Why take/don't-take logic doesn't work:
The take/don't-take pattern (common in 0/1 knapsack or subset sum problems) works when:
The order of elements doesn't matter.
You're choosing each item at most once (or infinitely if it's unbounded).
But in Combination Sum IV, the order of elements matters
nums = {1, 2, 3}, target = 4
Valid combinations:
1 + 1 + 1 + 1
1 + 1 + 2
1 + 2 + 1
2 + 1 + 1
2 + 2
1 + 3
3 + 1
int take = dfs(idx, target - nums[idx]); // stay on idx (reuse)
int dontTake = dfs(idx + 1, target); // skip current
You eliminate many permutations, because you’re forcing an ordered traversal (like subset logic),
but the problem wants to try all numbers at every level.
the problem explicitly counts different orders of the same set of numbers as distinct solutions.
All of these are different permutations, even though some use the same numbers in a different order.
So, [1, 2, 1] and [1, 1, 2] are treated as distinct.
Compare with "Combinations" problems (where order doesn’t matter):
In problems like Coin Change (Leetcode 518), the same values in different order would not be counted multiple times:
[1,2,1]
[1,1,2]
[2,1,1]
would all be treated as the same combination → counted once.
💡 Analogy:
Problem Order Matters?

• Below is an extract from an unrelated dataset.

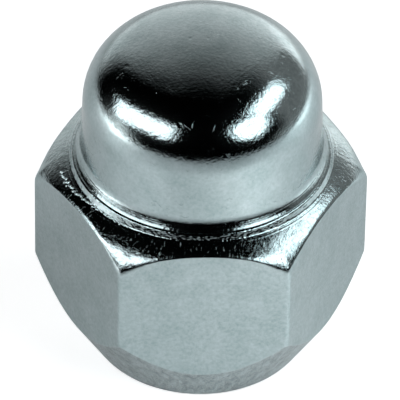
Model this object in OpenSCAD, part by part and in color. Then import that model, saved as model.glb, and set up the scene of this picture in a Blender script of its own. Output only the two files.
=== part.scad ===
// Closed-end wheel lug nut with a conical seat.
//
// The real nut is a single piece of steel: forged with its hexagon and domed
// cap, turned at the seat and round the foot of the dome, drilled and tapped
// from below, and chrome plated all over. So it is one solid here too.
//
// Millimetres. The nut's axis is Z, its open seat end is at z = 0 and the dome
// is up. Two of the flats face -Y and +Y.

/* [Wrench hexagon] */
// Distance across opposite flats
across_flats = 21; // [20.5:0.25:22]
// Radius along the six upright edges
upright_edge_r = 0.5; // [0.3:0.1:0.9]
// Slope of the crowned chamfer where it leaves the rim, in degrees from level
chamfer_slope = 23.5; // [21:0.5:26]
// Radius of the chamfer's crown, as a share of the distance across the flats
chamfer_crown = 0.333; // [0.31:0.01:0.4]

/* [Conical seat] */
// Included angle of the seat, in degrees
seat_angle = 60; // [56:1:64]
// Diameter of the seat at the open end
seat_end_d = 16; // [15.25:0.25:16.5]
// Radius round the open end's outer edge
seat_edge_r = 0.4; // [0.2:0.1:0.6]

/* [Domed cap] */
// Height of the whole nut
overall_h = 26.8; // [26.2:0.1:28]
// Diameter of the cap where the straight wall meets the dome
cap_d = 17.2; // [16.6:0.1:17.3]
// Draft of the cap's wall, in degrees
cap_draft = 2; // [0.5:0.5:2.5]
// Radius of the dome's shoulder
dome_shoulder_r = 4.9; // [4.2:0.1:5.6]
// Radius of the dome's crown
dome_crown_r = 16.8; // [14:0.2:20]

/* [Turned rim] */
// Height of the rim at the foot of the cap
rim_h = 16.8; // [16.5:0.1:17.2]
// How far the rim stands above the chamfer's inner edge
rim_step = 0.45; // [0.3:0.05:0.6]
// Outside diameter of the rim
rim_d = 18.8; // [18.6:0.1:19.1]
// Width of the rim
rim_w = 0.2; // [0.15:0.05:0.3]
// Radius of the fillet between the cap's wall and the rim
foot_fillet_r = 1.6; // [1.4:0.1:1.9]

/* [Threaded hole] */
// Thread's nominal diameter
thread_d = 12; // [12:0.5:12.5]
// Thread's pitch
thread_pitch = 1.5; // [1.25:0.25:1.75]
// Depth of the drilled hole, without the drill's point
hole_depth = 20; // [17:0.5:20.5]
// Angle of the drill's point, in degrees
drill_point = 118; // [110:1:130]
// Diameter of the countersink at the mouth
mouth_d = 12.8; // [12.6:0.1:13.6]
// Included angle of the countersink, in degrees
mouth_angle = 90; // [80:5:100]

/* [Hidden] */
// A cut reaches this far past the face that it opens
clear = 1;
// Angle between the points along an arc
arc_step = 6;
$fn = 96;

// Hexagon: the flats' distance from the axis, the centres of the upright
// edges' arcs, and how far the rounded corners reach
flat_r = across_flats / 2;
edge_centre_r = (flat_r - upright_edge_r) / cos(30);
corner_r = edge_centre_r + upright_edge_r;

// Turned envelope: it stands a little outside the corners, so the corners
// run out on the chamfer's crown and never touch its upright side
envelope_r = corner_r + 0.1;
rim_r = rim_d / 2;
crowned_r = across_flats * chamfer_crown;
chamfer_centre_r = rim_r - crowned_r * sin(chamfer_slope);
chamfer_centre_h = rim_h - rim_step - crowned_r * cos(chamfer_slope);
chamfer_end = acos((envelope_r - chamfer_centre_r) / crowned_r);

// Seat: the cone starts at the edge arc's tangent point and runs out at the envelope
seat_half = seat_angle / 2;
seat_end_r = seat_end_d / 2;
seat_arc_r = seat_end_r - seat_edge_r * tan((90 - seat_half) / 2);
seat_top_h = (envelope_r - seat_end_r) / tan(seat_half);

// Cap: wall, shoulder arc and crown arc are tangent to one another
cap_r = cap_d / 2;
shoulder_centre_r = cap_r - dome_shoulder_r * cos(cap_draft);
crown_centre_h = overall_h - dome_crown_r;
shoulder_reach = dome_crown_r - dome_shoulder_r;
shoulder_tilt = asin(shoulder_centre_r / shoulder_reach);
shoulder_centre_h = crown_centre_h + shoulder_reach * cos(shoulder_tilt);
wall_top_h = shoulder_centre_h + dome_shoulder_r * sin(cap_draft);

// Foot of the cap: the fillet is tangent to the drafted wall and ends at the
// rim's inner edge, a height foot_rise below the fillet's centre
land_r = rim_r - rim_w;
foot_span = cap_r + (wall_top_h - rim_h) * tan(cap_draft)
    + foot_fillet_r / cos(cap_draft) - land_r;
foot_rise = cos(cap_draft) * (sin(cap_draft) * foot_span
    + sqrt(pow(foot_fillet_r, 2) - pow(cos(cap_draft) * foot_span, 2)));
foot_centre_r = land_r + foot_span - foot_rise * tan(cap_draft);
foot_centre_h = rim_h + foot_rise;
foot_end_angle = asin(foot_rise / foot_fillet_r);

// Hole: the drilled wall is the thread's minor diameter
bore_r = (thread_d - 1.0825 * thread_pitch) / 2;
mouth_r = mouth_d / 2;
mouth_h = (mouth_r - bore_r) / tan(mouth_angle / 2);
point_h = bore_r / tan(drill_point / 2);

// Points along an arc round the centre c, from angle a to angle b, a step of
// about arc_step degrees apart, with both ends on the arc
function arc(c, r, a, b) = let (steps = ceil(abs(b - a) / arc_step))
    [for (i = [0:steps]) let (t = a + (b - a) * i / steps) c + r * [cos(t), sin(t)]];

// Half of the turned outline, from the open end up to the top of the dome:
// radius runs along X and height along Y
function turned_outline() = concat(
    [[0, 0]],
    arc([seat_arc_r, seat_edge_r], seat_edge_r, -90, -seat_half),
    [[envelope_r, seat_top_h]],
    arc([chamfer_centre_r, chamfer_centre_h], crowned_r, chamfer_end, 90 - chamfer_slope),
    [[rim_r, rim_h]],
    arc([foot_centre_r, foot_centre_h], foot_fillet_r, 180 + foot_end_angle, 180 + cap_draft),
    arc([shoulder_centre_r, shoulder_centre_h], dome_shoulder_r, cap_draft, 90 - shoulder_tilt),
    arc([0, crown_centre_h], dome_crown_r, 90 - shoulder_tilt, 90)
);

// Wrench hexagon: an arc on each of the six edges, the flats between them
function hexagon() = [for (edge = [0:60:300])
    each arc(edge_centre_r * [cos(edge), sin(edge)], upright_edge_r, edge - 30, edge + 30)];

// Drilled hole with its countersunk mouth and the drill's conical end
module tapped_hole() {
    translate([0, 0, -clear]) cylinder(h = hole_depth + clear, r = bore_r);
    translate([0, 0, hole_depth]) cylinder(h = point_h, r1 = bore_r, r2 = 0);
    translate([0, 0, -clear])
        cylinder(h = mouth_h + clear, r1 = mouth_r + clear * tan(mouth_angle / 2), r2 = bore_r);
}

// The nut: the turned outline cut to the hexagon below the rim, less the hole
module lug_nut() {
    color([0.77, 0.79, 0.79])
    difference() {
        intersection() {
            rotate_extrude() polygon(turned_outline());
            translate([0, 0, -clear])
                linear_extrude(height = overall_h + 2 * clear) polygon(hexagon());
        }
        tapped_hole();
    }
}

lug_nut();
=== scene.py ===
import math

import bmesh
import bpy
import numpy as np
from mathutils import Matrix, Vector


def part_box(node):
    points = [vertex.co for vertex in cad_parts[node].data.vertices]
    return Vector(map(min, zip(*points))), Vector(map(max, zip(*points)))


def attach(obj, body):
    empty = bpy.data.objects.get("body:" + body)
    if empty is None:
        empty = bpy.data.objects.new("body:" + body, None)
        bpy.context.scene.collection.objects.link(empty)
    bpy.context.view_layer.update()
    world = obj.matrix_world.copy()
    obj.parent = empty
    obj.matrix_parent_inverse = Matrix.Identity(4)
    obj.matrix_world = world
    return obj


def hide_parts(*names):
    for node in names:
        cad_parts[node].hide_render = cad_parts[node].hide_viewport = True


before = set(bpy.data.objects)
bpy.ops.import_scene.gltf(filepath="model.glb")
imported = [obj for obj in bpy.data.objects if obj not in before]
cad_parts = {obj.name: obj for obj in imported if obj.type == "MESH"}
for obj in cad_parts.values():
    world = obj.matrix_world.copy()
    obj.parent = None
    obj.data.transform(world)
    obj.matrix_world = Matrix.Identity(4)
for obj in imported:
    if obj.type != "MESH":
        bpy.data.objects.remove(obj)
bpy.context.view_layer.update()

# ---------------------------------------------------------------------------
# Driving sizes, in millimetres, each as the workshop drawing has it
# ---------------------------------------------------------------------------

MM = 0.001

nut_low, nut_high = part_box("lug_nut")
across_flats = (nut_high.y - nut_low.y) / MM
across_corners = (nut_high.x - nut_low.x) / MM
overall_h = (nut_high.z - nut_low.z) / MM

# Crowned chamfer: the forging die leaves its outer border rolled over, then creased
chamfer_slope = math.radians(23.5)
chamfer_crown_r = across_flats * 0.333
border_r = 0.8
corner_border_r = 4.0
border_tilt = math.radians(54)
corner_border_tilt = math.radians(58)
crease_r = 0.12
corner_crease_r = 1.1
bottom_lip_r = 0.25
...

Example
Combination Sum IV (LC 377) ✅ Yes [1,2,1] ≠ [2,1,1]
Coin Change II (LC 518) ❌ No [1,2,1] = [2,1,1] = [1,1,2]
_______________________________________________________________
_______________________________________________________________
Choosing between a 1D or 2D DP array depends on how many changing parameters your recursive function has that influence the
result and need to be memoized.
General Rule:
Each parameter in the recursion that affects the outcome independently should be a dimension in your DP table.
1D DP is Enough When:
You have only one changing parameter that determines the state.

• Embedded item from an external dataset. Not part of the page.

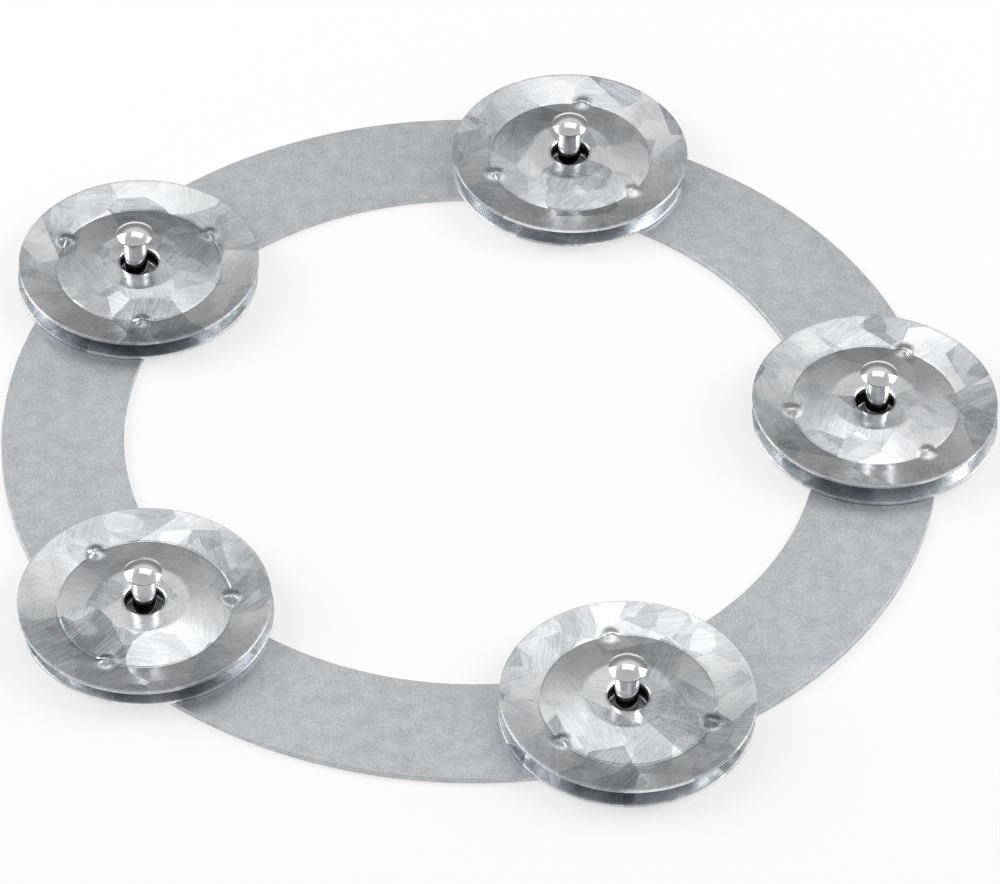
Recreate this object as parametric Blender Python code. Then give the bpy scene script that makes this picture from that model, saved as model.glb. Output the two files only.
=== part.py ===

Example: Fibonacci sequence, climbing stairs
2D DP is Needed When:
You have two parameters that independently affect the decision-making in the recursion.

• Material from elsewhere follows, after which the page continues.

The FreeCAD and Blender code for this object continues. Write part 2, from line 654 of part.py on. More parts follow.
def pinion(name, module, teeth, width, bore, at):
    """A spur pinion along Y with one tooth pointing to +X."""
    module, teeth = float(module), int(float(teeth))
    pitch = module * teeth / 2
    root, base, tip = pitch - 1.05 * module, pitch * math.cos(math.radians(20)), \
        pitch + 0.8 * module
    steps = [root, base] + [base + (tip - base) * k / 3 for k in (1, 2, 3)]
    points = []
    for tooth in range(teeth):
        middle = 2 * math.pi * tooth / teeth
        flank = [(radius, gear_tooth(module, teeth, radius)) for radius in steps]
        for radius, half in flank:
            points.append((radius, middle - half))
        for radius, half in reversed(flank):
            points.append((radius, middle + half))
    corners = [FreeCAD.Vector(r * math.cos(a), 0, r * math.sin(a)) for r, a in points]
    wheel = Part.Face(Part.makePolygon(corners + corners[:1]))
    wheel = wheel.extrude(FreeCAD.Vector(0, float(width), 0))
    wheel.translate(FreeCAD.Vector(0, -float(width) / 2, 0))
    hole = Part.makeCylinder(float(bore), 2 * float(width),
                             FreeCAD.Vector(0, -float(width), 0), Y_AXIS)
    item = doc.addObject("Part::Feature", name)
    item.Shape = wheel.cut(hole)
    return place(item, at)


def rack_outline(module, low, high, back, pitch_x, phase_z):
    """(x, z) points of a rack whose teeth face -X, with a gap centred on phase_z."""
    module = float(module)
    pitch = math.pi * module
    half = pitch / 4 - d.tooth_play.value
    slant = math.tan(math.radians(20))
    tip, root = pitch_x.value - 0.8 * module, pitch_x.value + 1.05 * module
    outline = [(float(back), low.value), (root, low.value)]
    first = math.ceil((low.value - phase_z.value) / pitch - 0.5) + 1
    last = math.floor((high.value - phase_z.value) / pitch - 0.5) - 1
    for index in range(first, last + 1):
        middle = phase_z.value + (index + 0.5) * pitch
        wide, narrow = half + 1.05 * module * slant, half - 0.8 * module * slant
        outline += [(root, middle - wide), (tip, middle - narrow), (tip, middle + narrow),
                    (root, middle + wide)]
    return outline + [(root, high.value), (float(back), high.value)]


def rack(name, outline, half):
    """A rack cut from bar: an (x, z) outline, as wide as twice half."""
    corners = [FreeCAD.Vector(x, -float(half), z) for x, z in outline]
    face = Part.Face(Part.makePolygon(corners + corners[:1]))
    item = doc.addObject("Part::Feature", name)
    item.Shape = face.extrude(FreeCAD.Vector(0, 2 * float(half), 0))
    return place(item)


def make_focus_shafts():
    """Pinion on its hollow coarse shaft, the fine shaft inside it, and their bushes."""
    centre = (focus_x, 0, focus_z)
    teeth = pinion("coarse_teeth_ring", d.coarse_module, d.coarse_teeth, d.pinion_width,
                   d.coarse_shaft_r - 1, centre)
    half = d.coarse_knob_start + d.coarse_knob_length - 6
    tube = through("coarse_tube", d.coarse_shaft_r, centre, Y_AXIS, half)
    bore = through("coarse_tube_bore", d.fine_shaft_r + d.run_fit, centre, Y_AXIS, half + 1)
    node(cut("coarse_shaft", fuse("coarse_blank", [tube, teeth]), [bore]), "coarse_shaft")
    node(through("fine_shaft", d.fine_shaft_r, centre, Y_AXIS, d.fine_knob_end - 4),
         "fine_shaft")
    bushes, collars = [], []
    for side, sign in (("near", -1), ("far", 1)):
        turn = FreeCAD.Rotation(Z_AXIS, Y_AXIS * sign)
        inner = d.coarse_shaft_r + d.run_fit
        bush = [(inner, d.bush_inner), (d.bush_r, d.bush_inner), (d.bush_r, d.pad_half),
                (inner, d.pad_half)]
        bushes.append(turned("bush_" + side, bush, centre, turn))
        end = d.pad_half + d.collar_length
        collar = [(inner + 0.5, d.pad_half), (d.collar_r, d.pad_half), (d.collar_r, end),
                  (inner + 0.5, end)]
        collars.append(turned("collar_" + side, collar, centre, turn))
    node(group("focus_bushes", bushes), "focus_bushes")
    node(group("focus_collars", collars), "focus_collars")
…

Example: LIS with idx and prev, LCS (Longest Common Subsequence) with i and j.
idx: Current index we're at in the array.
prev: The value (or index) of the previously picked number.
Since prev affects whether you can take nums[idx] or not, you must include it in memoization. But because prev is a value,
you can't memoize directly on values unless they are bounded and small. So we use the index of prev, which gives us a fixed \
range.
3D DP:
Palindrome Partitioning (K partitions)
Problem: Min cuts to divide string into k palindromes.
Function: f(start, end, k) = min cuts for substring s[start..end] with k parts.
Varies by start, end, and k → 3D DP.